The qualification requirement fundamentally shapes hedge fund access. Regulators established these standards recognizing that complex investment strategies carry elevated risk. By limiting participation to accredited investors or institutional entities, regulatory frameworks theoretically ensure investors possess adequate financial resources to absorb potential losses without catastrophic personal consequences.
Determining Your Investment Amount in Hedge Funds
Meeting the minimum investment threshold represents only the initial hurdle. The subsequent critical question involves determining how much capital an individual investor should actually allocate to hedge fund positions. This decision requires honest assessment of personal financial circumstances, risk tolerance, and broader investment objectives.
Hedge funds employ diverse strategy frameworks—some emphasizing relative value approaches while others pursue aggressive directional bets. Strategy selection significantly influences volatility profiles and loss potential. An investor comfortable with a fund’s approach might nevertheless prefer limiting exposure to specific percentage allocations of total wealth. Conservative positioning suggests avoiding excessive concentration in any single fund.
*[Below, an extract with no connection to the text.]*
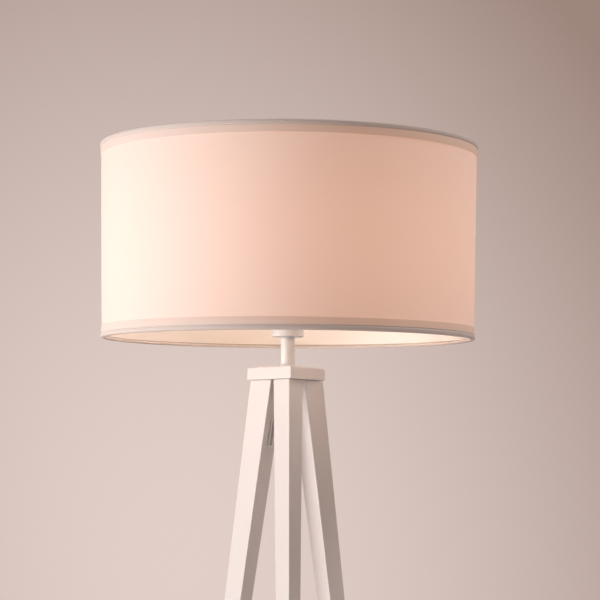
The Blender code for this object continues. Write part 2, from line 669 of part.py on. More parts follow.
def add_bulb(metal, glass_black, plastic, opal, board_white):
    cap = BULB_CAP_DIAMETER / 2
    tip = BULB_TIP_DIAMETER / 2
    add_turned("bulb_tip", [(0.0, BULB_TIP_Z), (tip / 2, BULB_TIP_Z), (tip, BULB_TIP_Z + BULB_TIP_HEIGHT),
                            (0.0, BULB_TIP_Z + BULB_TIP_HEIGHT)], glass_black)
    cone_top = BULB_CAP_Z + BULB_CAP_CONE
    wall = BULB_CAP_WALL
    top = BULB_CAP_Z + BULB_CAP_HEIGHT
    add_turned("bulb_cap", [(0.0, BULB_CAP_Z), (tip, BULB_CAP_Z), (cap, cone_top), (cap, top),
                            (cap - wall, top), (cap - wall, cone_top + wall),
                            (tip, BULB_CAP_Z + wall), (0.0, BULB_CAP_Z + wall)], metal)
    wide = BULB_BODY_DIAMETER / 2
    seat = BULB_BOARD_DIAMETER / 2 + GAP
    floor = BULB_BODY_TOP_Z - 2 * BULB_BOARD_THICKNESS
    body = [(0.0, BULB_BODY_Z), (cap, BULB_BODY_Z)]
    for rise, widening in BULB_BODY_FLARE:
        body.append((cap + widening * (wide - cap), BULB_BODY_Z + rise * BULB_BODY_HEIGHT))
    body += [(wide, BULB_BODY_TOP_Z), (seat, BULB_BODY_TOP_Z), (seat, floor), (0.0, floor)]
    add_turned("bulb_body", body, plastic, sides=HOLDER_ROUND)
    add_turned("bulb_led_board", disc_profile(BULB_BOARD_DIAMETER / 2, floor + GAP,
                                              floor + GAP + BULB_BOARD_THICKNESS), board_white, sides=HOLDER_ROUND)
    add_bulb_globe(opal)


def add_bulb_globe(opal):
    """Opal dome, open below, with the sphere's middle above the body's rim."""
    globe = BULB_GLOBE_DIAMETER / 2
    wide = BULB_BODY_DIAMETER / 2
    low = BULB_BODY_TOP_Z + GAP
    centre = low + math.sqrt(globe ** 2 - wide ** 2)
    start = -math.acos(wide / globe)
    steps = 6
    angles = [start + (math.pi / 2 - start) * i / steps for i in range(steps + 1)]
    inner = globe - BULB_GLOBE_WALL
    outside = [(globe * math.cos(a), centre + globe * math.sin(a)) for a in angles[:-1]]
    outside.append((0.0, centre + globe))
    inside_start = -math.acos((wide - BULB_GLOBE_WALL) / inner)
    inside_start = max(inside_start, math.asin((low - centre) / inner))
    inside_angles = [inside_start + (math.pi / 2 - inside_start) * i / steps for i in range(steps + 1)]
    inside = [(inner * math.cos(a), centre + inner * math.sin(a)) for a in inside_angles[:-1]]
    inside[0] = (inside[0][0], low)
    inside.append((0.0, centre + inner))
    add_turned("bulb_globe", outside + inside[::-1], opal, sides=HOLDER_ROUND)


# ---- shade -------------------------------------------------------------------------------------

def shade_radii():
    """Outer radii of the shade's layers, from the tape inwards."""
    tape_out = SHADE_DIAMETER / 2
    fabric_out = tape_out - TAPE - GAP
    liner_out = fabric_out - FABRIC - GAP
    hoop = liner_out - LINER - GAP - HOOP_WIRE / 2
    tuck_out = hoop - HOOP_WIRE / 2 - GAP
    return tape_out, fabric_out, liner_out, hoop, tuck_out


def add_drum(fabric, liner):
    _, fabric_out, liner_out, _, _ = shade_radii()
    low = RIM_Z + TAPE + GAP
    high = SHADE_TOP_Z - TAPE - GAP
    add_turned("shade_fabric", ring_profile(fabric_out - FABRIC, fabric_out, low, high), fabric, DRUM_ROUND)
    add_turned("shade_liner", ring_profile(liner_out - LINER, liner_out, low, high), liner, DRUM_ROUND)


def add_tape(name, rim_z, inward, tape):
    """Folded tape round a rim: a band outside, over the edge, and tucked in behind the hoop."""
    tape_out, _, _, _, tuck_out = shade_radii()
    profile = [(tape_out, rim_z), (tape_out, rim_z + inward * TAPE_BAND),
               (tape_out - TAPE, rim_z + inward * TAPE_BAND), (tape_out - TAPE, rim_z + inward * TAPE),
               (tuck_out, rim_z + inward * TAPE), (tuck_out, rim_z + inward * TAPE_TUCK),
               (tuck_out - TAPE, rim_z + inward * TAPE_TUCK), (tuck_out - TAPE, rim_z)]
    return add_turned(name, profile, tape, DRUM_ROUND)


def add_spider(wire_look):
    """Hub, arms and lower hoop, welded into one piece."""
    _, _, _, hoop, _ = shade_radii()
    hoop_z = RIM_Z + TAPE + GAP + HOOP_WIRE / 2
    spider = add_turned("shade_spider", wire_profile(hoop, hoop_z, HOOP_WIRE), wire_look, DRUM_ROUND)
    hub_low = HUB_Z - HUB_THICKNESS / 2 + GAP
    hub_high = HUB_Z + HUB_THICKNESS / 2
    hub = add_turned("weld_hub", ring_profile(SLEEVE_DIAMETER / 2 + HUB_CLEARANCE, HUB_DIAMETER / 2,
                                              hub_low, hub_high), wire_look, HOLDER_ROUND)
    arm_root = (CUP_DIAMETER + HUB_DIAMETER) / 4
    arm_root_z = hub_low - ARM_WIRE / 2 + ARM_WELD
    arm_end_z = hoop_z + HOOP_WIRE / 2 + ARM_WIRE / 2 - ARM_WELD
    for i in range(ARM_COUNT):
        angle = math.pi / 2 + ARM_TURN + math.tau * i / ARM_COUNT
        start = polar(arm_root, angle) + Vector((0, 0, arm_root_z))
        end = polar(hoop, angle) + Vector((0, 0, arm_end_z))
        arm = add_rod(f"weld_arm_{i}", start, end, ARM_WIRE, wire_look, sides=ARM_ROUND)
        add_boolean(spider, arm, "UNION")
    add_boolean(spider, hub, "UNION")
    return spider


def add_top_hoop(wire_look):
    _, _, _, hoop, _ = shade_radii()
    hoop_z = SHADE_TOP_Z - TAPE - GAP - HOOP_WIRE / 2
    return add_turned("shade_top_hoop", wire_profile(hoop, hoop_z, HOOP_WIRE), wire_look, DRUM_ROUND)


# ---- the lamp ----------------------------------------------------------------------------------

def build_lamp():
    clear_scene()
    paint = make_material("white_paint", (0.84, 0.80, 0.77), 0.42)
    metal_paint = make_material("white_metal_paint", (0.86, 0.82, 0.79), 0.35)
    holder_plastic = make_material("holder_plastic", (0.88, 0.83, 0.78), 0.40)
    rubber = make_material("foot_rubber", (0.30, 0.28, 0.27), 0.85)
    steel = make_material("zinc_steel", (0.62, 0.62, 0.62), 0.35, 1.0)
    brass = make_material("brass", (0.76, 0.60, 0.30), 0.35, 1.0)
    beech = make_material("beech_dowel", (0.66, 0.48, 0.30), 0.60)
    ceramic = make_material("insulator_ceramic", (0.85, 0.83, 0.79), 0.35)
    cap_metal = make_material("bulb_cap_metal", (0.75, 0.75, 0.74), 0.30, 1.0)
    black_glass = make_material("bulb_black_glass", (0.05, 0.05, 0.05), 0.30)
    opal = make_material("opal_globe", (0.95, 0.90, 0.82), 0.45)
    board = make_material("led_board", (0.85, 0.85, 0.83), 0.50)
    grommet_plastic = make_material("grommet_plastic", (0.62, 0.57, 0.53), 0.40)
    fabric = make_material("shade_fabric", (0.87, 0.76, 0.70), 0.90)
    liner = make_material("shade_liner", (0.92, 0.84, 0.76), 0.50)
    tape = make_material("shade_tape", (0.83, 0.73, 0.67), 0.90)
    wire_look = make_material("white_wire", (0.86, 0.82, 0.78), 0.45)
    cutter_look = make_material("cutter", (0.20, 0.20, 0.20), 1.0)

    for side, angle in LEG_ANGLES.items():
        leg = add_leg(side, angle, paint, cutter_look)
        add_foot_pad(side, angle, rubber)
        add_leg_fasteners(side, angle, steel, brass, beech, cutter_look)
        if side == "left":
            cut_cable_way(leg, angle, cutter_look)
            add_grommet(angle, grommet_plastic)

    add_head_block(paint, cutter_look)
    add_cover_plate(metal_paint, cutter_look)
    add_centre_tube(steel, cutter_look)
    add_stem(metal_paint)
    add_cup(holder_plastic, steel, cutter_look)
    add_sleeve(holder_plastic)
    add_insulator(ceramic)
    add_contacts(brass, cutter_look)
    add_retaining_ring(holder_plastic)
    add_bulb(cap_metal, black_glass, holder_plastic, opal, board)

    add_drum(fabric, liner)
    add_tape("shade_tape_bottom", RIM_Z, 1, tape)
    add_tape("shade_tape_top", SHADE_TOP_Z, -1, tape)
    add_spider(wire_look)
    add_top_hoop(wire_look)


build_lamp()
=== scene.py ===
import math

import bmesh
import bpy
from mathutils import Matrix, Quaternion, Vector, noise


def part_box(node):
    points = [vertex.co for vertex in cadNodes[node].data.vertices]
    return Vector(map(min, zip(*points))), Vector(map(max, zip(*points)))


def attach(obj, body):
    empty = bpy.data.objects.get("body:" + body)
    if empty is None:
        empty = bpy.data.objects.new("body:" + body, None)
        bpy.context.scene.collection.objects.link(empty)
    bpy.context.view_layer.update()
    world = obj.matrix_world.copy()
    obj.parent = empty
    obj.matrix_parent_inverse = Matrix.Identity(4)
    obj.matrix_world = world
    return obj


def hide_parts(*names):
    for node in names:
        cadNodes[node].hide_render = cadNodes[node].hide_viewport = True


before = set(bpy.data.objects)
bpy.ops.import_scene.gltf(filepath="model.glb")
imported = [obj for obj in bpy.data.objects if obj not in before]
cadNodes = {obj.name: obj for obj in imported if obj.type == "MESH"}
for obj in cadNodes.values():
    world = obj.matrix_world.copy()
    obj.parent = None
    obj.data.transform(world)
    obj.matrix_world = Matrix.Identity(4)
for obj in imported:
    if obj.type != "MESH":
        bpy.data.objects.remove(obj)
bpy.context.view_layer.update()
hairGap = 0.0003               # clearance between touching pieces
onAxis = 1e-6                  # a smaller radius than this counts as a point on the axis
tiny = 1e-5                    # slack when a radius is compared
print("frame loaded:", len(cadNodes), "parts")


# camera first
view = dict(lens=134.1, sensor=36.0, distance=3.00, bearing=2.40, height=1.1168, pitch=3.915,
            aside=0.305, roll=0.361)


def makeCamera():
    camera = bpy.data.objects.new("lampCamera", bpy.data.cameras.new("lampCamera"))
    bpy.context.scene.collection.objects.link(camera)
    camera.data.lens = view["lens"]
    camera.data.sensor_width = view["sensor"]
    bearing = math.radians(view["bearing"])
    away = view["distance"]
    camera.location = (-away * math.sin(bearing), -away * math.cos(bearing), view["height"])
    heading = bearing + math.radians(view["aside"])
    pitch = math.radians(view["pitch"])
    ahead = Vector((math.sin(heading) * math.cos(pitch), math.cos(heading) * math.cos(pitch), math.sin(pitch)))
    camera.rotation_mode = "QUATERNION"
    roll = Quaternion((0, 0, 1), math.radians(view["roll"]))
    camera.rotation_quaternion = ahead.to_track_quat("-Z", "Y") @ roll
    bpy.context.scene.camera = camera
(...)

Diversification emerges as particularly vital when incorporating hedge funds into comprehensive investment portfolios. The conventional wisdom advises against concentrating disproportionate portions of assets into single hedge fund positions, regardless of historical performance records. Instead, spreading capital across multiple asset classes—traditional equities, bonds, alternative strategies, and various hedge fund approaches—provides superior risk-adjusted outcomes. This methodical portfolio construction balances upside opportunity against downside protection more effectively than concentrated positioning.
Strategic Steps to Begin Your Hedge Fund Investment
Prospective investors should commence their journey by identifying specific funds aligning with articulated investment goals and personal risk parameters. Initial research focuses on fund strategy mechanics, track record analysis, and management team credentials. Understanding how particular funds navigate different market environments—especially periods of significant volatility or market stress—provides revealing performance insights.
Due diligence progresses to document review. Prospectuses and offering memoranda contain critical information regarding fee structures, lock-up periods governing capital withdrawal timing, and redemption mechanics. These terms substantially impact both returns and liquidity flexibility. Many investors underestimate how locked-up capital restrictions affect their financial flexibility, making thorough contractual understanding essential before commitment.
Engaging directly with fund management teams offers considerable value. Questions exploring performance methodology, risk containment protocols, and forward-looking perspectives provide deeper insight into management philosophy. These conversations help assess whether the manager’s approach genuinely aligns with investor worldview and expectations. Successful long-term hedge fund relationships frequently develop when investors and managers share compatible perspectives on risk, return objectives, and market outlook.
Key Considerations Before Committing Capital
Beyond financial qualifications and investment amounts, successful hedge fund participation demands careful pre-commitment evaluation. This involves comprehensive risk management assessment—understanding not just what strategies the fund employs but specifically how management teams monitor and limit downside scenarios. Strong hedge funds maintain sophisticated risk frameworks, stress-testing procedures, and position monitoring systems that provide meaningful protection during market dislocations.
Investment strategy fit deserves particular attention. Complex strategies inherently demand higher active monitoring and deeper comprehension than passive index approaches. Investors uncomfortable with their ability to understand specific tactical approaches should reconsider participation, regardless of historical performance attractiveness. Overconfidence regarding strategy comprehension frequently precedes investment disappointments.
Finally, hedge fund investors should clearly document accreditation status before formally engaging with fund management. This administrative requirement ensures compliance with regulatory frameworks while protecting both investor and fund from subsequent qualification disputes.
Bottom Line
The hedge fund minimum investment requirement—typically spanning from $100,000 to several million dollars—reflects both the sophisticated operational nature of these vehicles and their exclusive targeting toward high-net-worth individuals and institutional investors. These elevated thresholds, substantially exceeding traditional mutual fund minimums, serve specific economic functions within fund operations while simultaneously filtering participant pools toward financially sophisticated entities.
Qualifying as an accredited investor represents a prerequisite rather than a guarantee of suitability. Thorough personal assessment, comprehensive fund evaluation, strategic diversification positioning, and careful due diligence all remain essential before committing substantial capital. Hedge funds offer potential for attractive returns within carefully selected investor portfolios, but success requires genuine understanding of both opportunity and inherent risk characteristics.